A acção também está bastante presente neste filme, mas já não é a mesma coisa em comparação com o filme de 1986. Mesmo com mais meios e com as cenas de guerra mais trabalhadas, à semelhança de outros filmes passados na II Guerra Mundial que foram retratados nos EUA no final da década de 1990 e início da década de 2000, falta a «Códigos de Guerra» uma certa poesia e a forma de filmar das cenas de acção, mais coreográficas, que encontrávamos em «Os Heróis Não Choram» e noutros filmes de Woo no passado. O tom aqui é mais dramático, tudo é muito mais sério, e não é a acção pura e dura dos filmes de John Woo de Hong Kong que nos dão. Mesmo comparando com algumas obras norte-americanas deste período, que têm este conflito como pano de fundo, «Códigos de Guerra» não está certamente entre os melhores exemplos e possivelmente vai entrar para a história como «mais um dos projectos onde Nicolas Cage entrou na primeira década do século XX».

Moral da história: à semelhança de muitos cineastas que trocaram os seus países de origem por Hollywood, esta mudança de ares parece que não fez bem a John Woo.
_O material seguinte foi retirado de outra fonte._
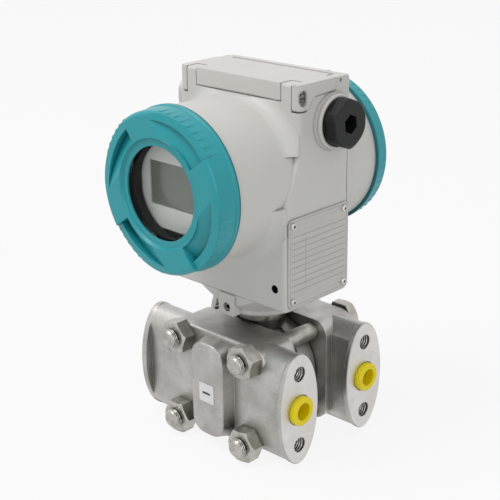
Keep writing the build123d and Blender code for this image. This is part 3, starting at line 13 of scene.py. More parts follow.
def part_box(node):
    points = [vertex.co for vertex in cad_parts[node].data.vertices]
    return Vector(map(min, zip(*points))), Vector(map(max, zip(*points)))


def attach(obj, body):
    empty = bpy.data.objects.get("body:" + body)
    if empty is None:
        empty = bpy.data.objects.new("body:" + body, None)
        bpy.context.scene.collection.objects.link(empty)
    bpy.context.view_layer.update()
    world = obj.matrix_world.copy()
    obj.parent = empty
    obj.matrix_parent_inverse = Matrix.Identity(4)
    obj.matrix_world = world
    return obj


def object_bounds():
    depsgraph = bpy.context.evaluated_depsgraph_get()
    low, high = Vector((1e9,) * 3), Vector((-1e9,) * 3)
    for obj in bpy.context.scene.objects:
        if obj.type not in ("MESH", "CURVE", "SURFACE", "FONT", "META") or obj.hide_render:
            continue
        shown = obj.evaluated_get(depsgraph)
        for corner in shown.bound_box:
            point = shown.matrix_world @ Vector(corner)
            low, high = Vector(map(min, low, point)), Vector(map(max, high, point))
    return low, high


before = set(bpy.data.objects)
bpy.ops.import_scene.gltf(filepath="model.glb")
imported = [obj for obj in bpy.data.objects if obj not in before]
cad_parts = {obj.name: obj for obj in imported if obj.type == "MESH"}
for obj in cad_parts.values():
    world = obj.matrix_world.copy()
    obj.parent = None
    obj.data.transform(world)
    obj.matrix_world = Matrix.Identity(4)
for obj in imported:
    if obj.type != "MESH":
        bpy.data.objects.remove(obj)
cad_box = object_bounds()
mm = 0.001

# %% [markdown]
# The camera looks from the front right and a little from above. A camera is easiest to place by
# the point that it looks at, two angles round that point and a distance. The long lens keeps the
# two flanges nearly parallel, as they are in a product photograph. The small roll is there because
# the picture isn't quite level.

# %% Camera
look_at = Vector((-4.508, -4.343, 101.118)) * mm
distance = 640.714 * mm
azimuth, elevation, roll = radians(43.942), radians(20.167), radians(-0.838)
focal_pixels, picture_pixels, sensor_width = 1170.369, 500, 36.0
towards_camera = Vector((sin(azimuth) * cos(elevation), -cos(azimuth) * cos(elevation), sin(elevation)))
camera_data = bpy.data.cameras.new("camera")
camera_data.sensor_fit = "HORIZONTAL"
camera_data.sensor_width = sensor_width
camera_data.lens = focal_pixels / picture_pixels * sensor_width
camera = bpy.data.objects.new("camera", camera_data)
bpy.context.scene.collection.objects.link(camera)
aim = (-towards_camera).to_track_quat("-Z", "Y").to_matrix().to_4x4()
stand = Matrix.Translation(look_at + towards_camera * distance)
camera.matrix_world = stand @ aim @ Matrix.Rotation(roll, 4, "Z")
bpy.context.scene.camera = camera
print("lens", round(camera_data.lens, 1), "mm")

# %% [markdown]
# Every finish below is a small network of nodes. Written out one node at a time such a network
# fills pages, so short helpers carry the work. The first adds a node and sets or links its inputs,
# the next ones do arithmetic between sockets and numbers, and noise makes the pattern that nearly
# every real surface needs somewhere. Patterns read Object coordinates, which are metres on the part
# itself, so a scale of 1000 gives grains of about a millimetre.

# %% Node helpers
def node(tree, kind, inputs=None, **settings):
    """Adds a node. Each input is a number, a colour or the socket that feeds it."""
    made = tree.nodes.new("ShaderNode" + kind)
    for name, value in settings.items():
        setattr(made, name, value)
    for name, value in (inputs or {}).items():
        socket = made.inputs[name]
        if isinstance(value, bpy.types.NodeSocket):
            tree.links.new(value, socket)
        else:
            socket.default_value = value
    return made


def calc(tree, operation, first, second=0.0, third=0.0, clamp=False):
    """One step of arithmetic, which gives a socket."""
    numbers = {0: first, 1: second, 2: third}
    return node(tree, "Math", numbers, operation=operation, use_clamp=clamp).outputs[0]


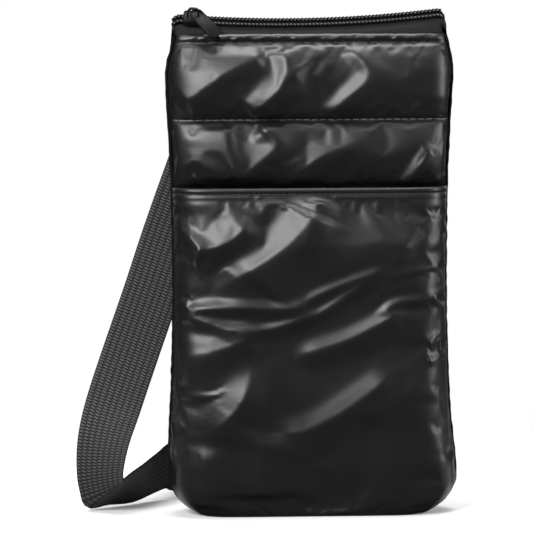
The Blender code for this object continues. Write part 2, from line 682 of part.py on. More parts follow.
def smooth_route(points, step):
    """Points on a smooth curve through the route's own points, about a step apart."""
    points = [np.array(point, dtype=float) for point in points]
    before = [2 * points[0] - points[1]] + points[:-1]
    after = points[1:] + [2 * points[-1] - points[-2]]
    route = []
    for index in range(len(points) - 1):
        start, end = points[index], points[index + 1]
        leave = (end - before[index]) / 2
        arrive = (after[index + 1] - start) / 2
        count = max(1, round(float(np.linalg.norm(end[:3] - start[:3])) / step))
        for share in np.linspace(0, 1, count, endpoint=False):
            square = share * share
            cube = square * share
            route.append((2 * cube - 3 * square + 1) * start + (cube - 2 * square + share) * leave
                         + (3 * square - 2 * cube) * end + (cube - square) * arrive)
    route.append(points[-1])
    return route


def band_sections(route, widths, width, thickness):
    """Flat sections along a route, each square to it, with its width along a chosen direction."""
    spots = [Vector(point) for point in route]
    sections = []
    for index, spot in enumerate(spots):
        ahead = spots[min(index + 1, len(spots) - 1)] - spots[max(index - 1, 0)]
        ahead.normalize()
        wide = Vector(widths[index])
        wide = (wide - wide.dot(ahead) * ahead).normalized()
        thick = ahead.cross(wide)
        sections.append([spot + a * width / 2 * wide + b * thickness / 2 * thick
                         for a, b in ((-1, -1), (1, -1), (1, 1), (-1, 1))])
    return sections


def half_turn(centre_y, centre_z, radius, start, count):
    """Half a circle in the plane of depth and height, from the angle start, against the clock."""
    angles = [start + pi * step / count for step in range(count + 1)]
    return [(centre_y + radius * cos(angle), centre_z + radius * sin(angle)) for angle in angles]


# The strap's own route points, from the sewn end up to the ring and down again
# (x, y, z) and the direction of the webbing's width (x, y, z)
RIGHT_FALL = [
    ((0.0325, 0.0248, 0.0780), (1.00, 0.00, -0.05)),
    ((0.0290, 0.0270, 0.0600), (0.97, 0.05, -0.25)),
    ((0.0200, 0.0305, 0.0410), (0.84, 0.08, -0.53)),
    ((0.0060, 0.0335, 0.0255), (0.60, 0.08, -0.79)),
    ((-0.0120, 0.0352, 0.0157), (0.28, 0.04, -0.96)),
    ((-0.0290, RUN_FIRST_Y, 0.0130), (0.06, 0.00, -1.00)),
]
LEFT_RISE = [
    ((-0.0555, 0.0720, 0.0135), (0.00, 0.10, -1.00)),
    ((-0.0588, 0.0600, 0.0142), (0.00, 0.00, -1.00)),
    ((-0.0606, 0.0480, 0.0152), (-0.03, 0.10, -0.99)),
    ((-0.0612, 0.0355, 0.0170), (0.05, 0.45, -0.89)),
    ((-0.0678, 0.0288, 0.0143), (-0.12, 0.50, -0.86)),
    ((-0.0752, 0.0195, 0.0115), (-0.26, 0.50, -0.83)),
    ((-0.0832, 0.0103, 0.0100), (-0.48, 0.52, -0.71)),
    ((-0.0906, 0.0028, 0.0082), (-0.68, 0.48, -0.56)),
    ((-0.0927, 0.0030, 0.0129), (-0.78, 0.52, -0.32)),
    ((-0.0930, 0.0052, 0.0209), (-0.85, 0.47, -0.14)),
    ((-0.0911, 0.0090, 0.0335), (-0.93, 0.34, 0.06)),
    ((-0.0862, 0.0134, 0.0495), (-0.96, 0.10, 0.18)),
    ((-0.0785, 0.0170, 0.0717), (-0.95, 0.03, 0.27)),
    ((-0.0702, 0.0195, 0.0950), (-0.95, 0.00, 0.29)),
    ((-0.0614, 0.0215, 0.1210), (-0.94, 0.00, 0.32)),
    ((-0.0518, 0.0215, 0.1475), (-0.93, 0.00, 0.34)),
    ((-0.0430, 0.0208, 0.1710), (-0.95, 0.00, 0.30)),
    ((-0.0375, 0.0200, 0.1890), (-0.98, 0.00, 0.18)),
    ((-0.0345, 0.0178, 0.1985), (-1.00, 0.00, 0.08)),
    ((-0.0334, 0.0125, 0.2055), (-1.00, 0.00, 0.03)),
    ((-ANCHOR_X, 0.0078, 0.2082), (-1.00, 0.00, 0.00)),
    ((-ANCHOR_X, 0.0070, ANCHOR_TOP_Z), (-1.00, 0.00, 0.00)),
]


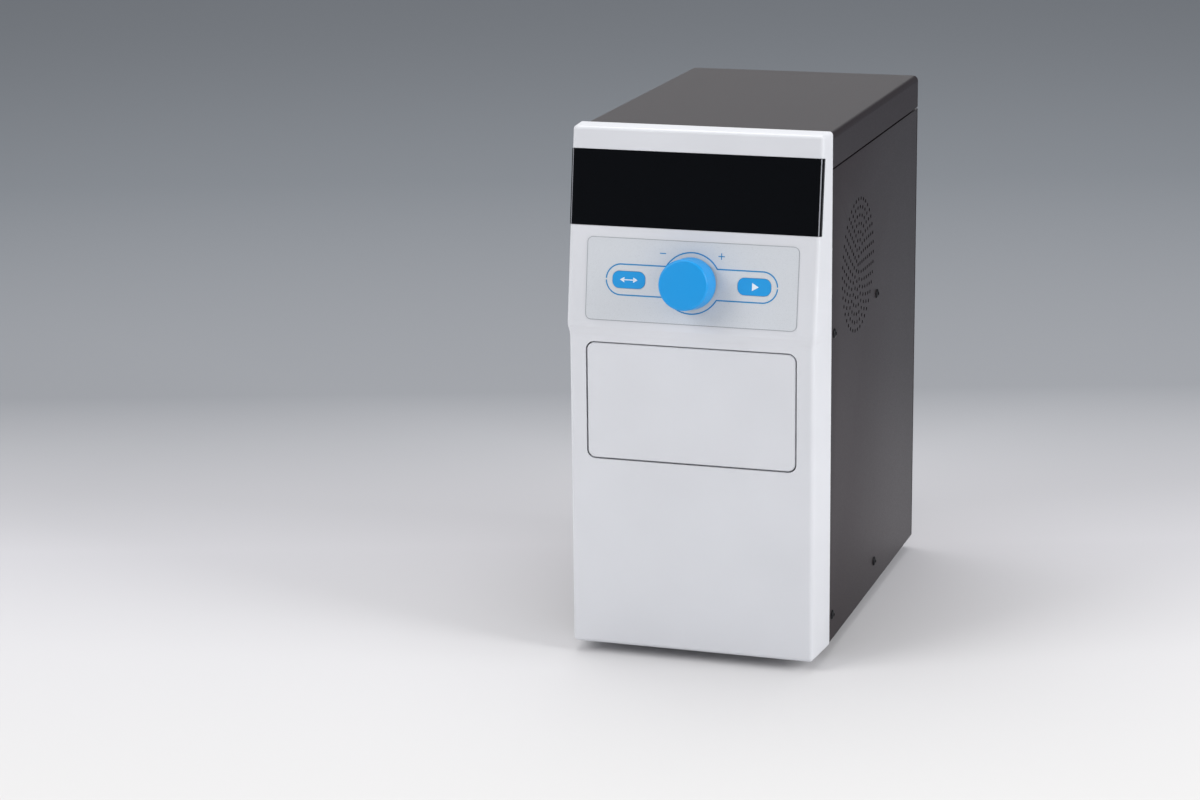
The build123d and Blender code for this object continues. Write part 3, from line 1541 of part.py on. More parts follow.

Se em Hong Kong (que não deixa de ter uma indústria com uma realidade completamente diferente da norte-americana, é certo) o realizador conseguia filmar mais do que um filme por ano, nos EUA John Woo apenas conseguiu realizar seis filmes (mais três se considerarmos os telefilmes) em 10 anos. Todo o estilo que criou na primeira fase da sua carreira, cimentado em excelentes policiais e filmes de acção e artes marciais, acabou por desaparecer aos poucos nos EUA, onde a sua marca praticamente apenas se nota nos três primeiros filmes que realizou por lá. «Códigos de Guerra» acaba por ser, neste caso, uma pálida imagem do que foi em tempos o cinema de Woo, cujo exemplo aqui dado é «Os Heróis Não Choram».